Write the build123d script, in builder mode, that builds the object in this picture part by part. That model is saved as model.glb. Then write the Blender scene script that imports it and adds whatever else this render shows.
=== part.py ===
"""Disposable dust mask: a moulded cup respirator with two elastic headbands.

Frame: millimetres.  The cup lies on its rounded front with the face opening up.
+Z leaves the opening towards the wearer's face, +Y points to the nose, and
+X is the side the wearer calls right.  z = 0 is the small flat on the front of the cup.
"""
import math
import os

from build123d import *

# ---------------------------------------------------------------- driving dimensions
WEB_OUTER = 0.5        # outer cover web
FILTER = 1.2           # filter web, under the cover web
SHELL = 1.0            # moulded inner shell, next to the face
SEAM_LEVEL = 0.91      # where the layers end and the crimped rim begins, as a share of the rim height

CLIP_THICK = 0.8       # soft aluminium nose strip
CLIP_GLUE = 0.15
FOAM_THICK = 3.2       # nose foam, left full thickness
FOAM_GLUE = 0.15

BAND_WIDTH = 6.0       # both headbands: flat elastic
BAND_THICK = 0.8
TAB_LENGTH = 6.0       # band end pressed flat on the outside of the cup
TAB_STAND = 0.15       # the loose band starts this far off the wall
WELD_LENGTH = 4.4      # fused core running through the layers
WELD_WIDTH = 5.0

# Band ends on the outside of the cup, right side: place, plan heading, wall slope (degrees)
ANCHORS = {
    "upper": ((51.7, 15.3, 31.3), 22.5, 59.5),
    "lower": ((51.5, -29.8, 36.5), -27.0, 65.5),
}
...
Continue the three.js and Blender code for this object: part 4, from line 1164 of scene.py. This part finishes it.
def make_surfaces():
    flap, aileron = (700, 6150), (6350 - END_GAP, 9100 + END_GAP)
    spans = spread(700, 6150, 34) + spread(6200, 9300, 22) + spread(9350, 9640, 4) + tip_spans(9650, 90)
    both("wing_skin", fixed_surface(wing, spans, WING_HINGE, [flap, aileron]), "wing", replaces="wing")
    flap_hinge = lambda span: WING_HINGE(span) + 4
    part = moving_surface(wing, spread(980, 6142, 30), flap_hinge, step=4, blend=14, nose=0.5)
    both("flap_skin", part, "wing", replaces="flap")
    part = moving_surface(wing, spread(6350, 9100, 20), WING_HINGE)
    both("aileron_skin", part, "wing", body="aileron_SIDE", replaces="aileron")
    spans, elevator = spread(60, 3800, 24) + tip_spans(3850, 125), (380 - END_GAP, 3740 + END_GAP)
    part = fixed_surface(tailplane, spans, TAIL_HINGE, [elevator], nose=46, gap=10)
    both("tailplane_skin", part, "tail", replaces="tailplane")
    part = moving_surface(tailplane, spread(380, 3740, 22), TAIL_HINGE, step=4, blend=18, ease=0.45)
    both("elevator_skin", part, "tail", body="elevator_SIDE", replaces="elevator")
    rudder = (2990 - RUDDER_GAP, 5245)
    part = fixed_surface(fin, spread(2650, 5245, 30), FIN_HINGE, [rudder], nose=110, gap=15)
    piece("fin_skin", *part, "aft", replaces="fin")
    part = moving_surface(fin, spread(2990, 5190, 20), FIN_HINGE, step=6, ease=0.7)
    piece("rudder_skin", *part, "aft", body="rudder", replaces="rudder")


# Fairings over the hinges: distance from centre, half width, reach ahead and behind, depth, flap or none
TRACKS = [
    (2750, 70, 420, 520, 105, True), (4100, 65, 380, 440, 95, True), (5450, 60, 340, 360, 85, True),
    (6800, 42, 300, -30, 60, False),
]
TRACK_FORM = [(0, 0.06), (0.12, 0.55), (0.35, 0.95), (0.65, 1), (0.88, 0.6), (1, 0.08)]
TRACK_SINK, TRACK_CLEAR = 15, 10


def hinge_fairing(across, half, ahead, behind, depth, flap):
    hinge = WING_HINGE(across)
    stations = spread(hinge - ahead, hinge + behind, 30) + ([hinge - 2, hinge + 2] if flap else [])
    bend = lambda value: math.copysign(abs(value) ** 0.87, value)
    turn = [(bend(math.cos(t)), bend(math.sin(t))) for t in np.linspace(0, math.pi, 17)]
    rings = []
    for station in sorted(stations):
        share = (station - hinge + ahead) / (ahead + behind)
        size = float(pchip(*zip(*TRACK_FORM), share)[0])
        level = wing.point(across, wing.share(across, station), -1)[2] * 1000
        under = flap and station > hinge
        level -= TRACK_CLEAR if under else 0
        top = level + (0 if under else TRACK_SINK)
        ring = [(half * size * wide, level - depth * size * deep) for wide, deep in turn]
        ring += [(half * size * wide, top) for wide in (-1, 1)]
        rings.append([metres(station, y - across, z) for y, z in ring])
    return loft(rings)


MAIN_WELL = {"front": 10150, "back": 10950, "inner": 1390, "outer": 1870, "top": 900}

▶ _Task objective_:
Your answer should be a single number: how many lines of the material contain the word "Blender".

▶ _Written answer_:
2